A sign about masking stands at the entrance of Fork & Spoon on Main Street in Bangor. Credit: Linda Coan O'Kresik / BDN

Penobscot County reported nearly 200 cases on Friday, doubling the highest case count it saw during last winter’s surge amid the spread of the delta variant.

A total of 198 cases were reported by the Maine Center for Disease Control and Prevention on Friday: 161 confirmed cases and 37 probable. It was another dubious distinction for the county, which saw a record number of coronavirus hospitalizations on Thursday and has been especially hard hit by the delta variant.

Case totals and hospitalizations have now surpassed the worst that Penobscot County saw during the winter surge of 2020-21, when new daily cases peaked at 96 on Jan. 14. Experts fear case numbers and hospitalizations will only rise across the state as flu season approaches.

Spread in Penobscot County was already significant in August, but has become far more prevalent in September.

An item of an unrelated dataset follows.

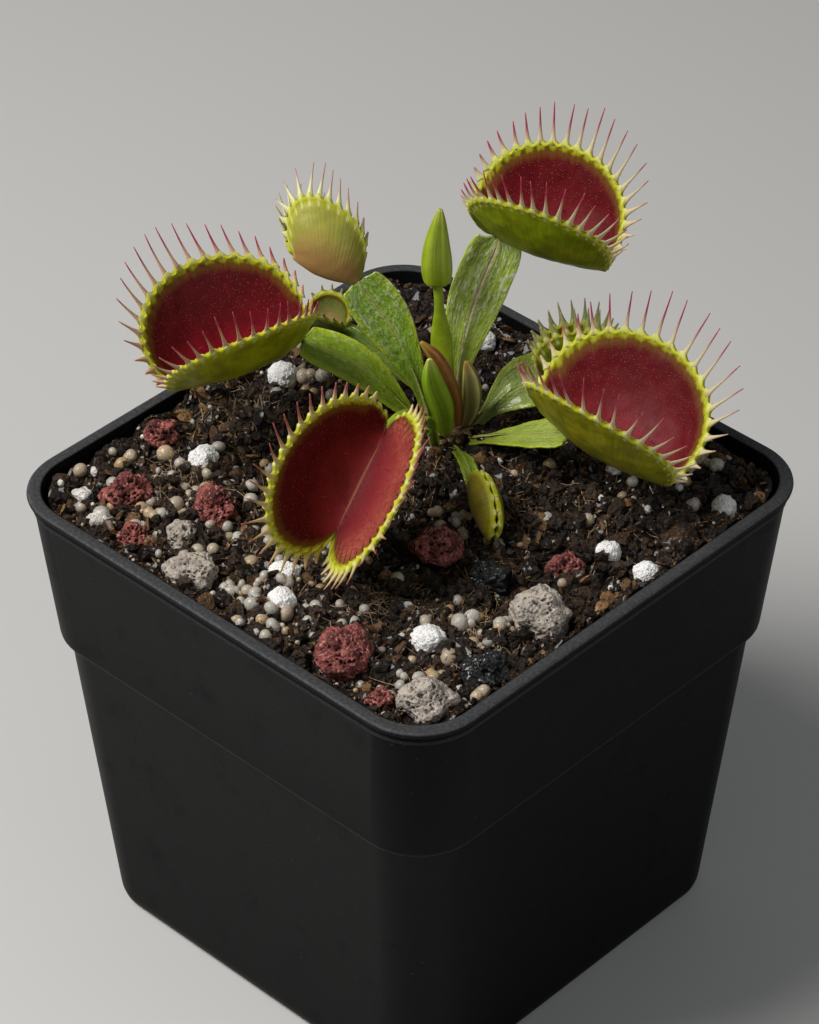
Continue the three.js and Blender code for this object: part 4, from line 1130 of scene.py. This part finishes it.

Some 1,447 cases have been reported in the county of about 150,000 people already this month, already eclipsing the August total of 1,115. That’s an average of about 90 new cases a day, up from an average of about 36 in August.

While it is not clear why the virus is spreading so significantly in Penobscot County, the county contains several communities with among the lowest vaccination rates in the state, and they rely on Bangor as an economic service center. About 41,000 people in the county who are eligible for the shot have not received a single dose, about three in every 10 people across the county.

The number of confirmed cases, which denotes those with a positive result from a COVID-19 test, is among the highest ever recorded for a Maine county in a single day. The Maine CDC had never reported more than 110 positive tests in Penobscot County in a single day until today.

The new cases could also lead to new hospitalizations.

The ICU at Northern Light Eastern Maine Medical Center in Bangor has been overwhelmed in recent weeks amid a surge in patients. Staff have been stretched thin during the recent surge, with some being unavailable as they get sick from either the coronavirus or due to increased stress, critical care nurse Chris Laird said late last month.

More than 9 percent of the 11,539 COVID-19 tests conducted on Penobscot County residents in the two weeks before Thursday came back positive, the third highest rate in the state after Piscataquis and Waldo Counties, according to Maine CDC data.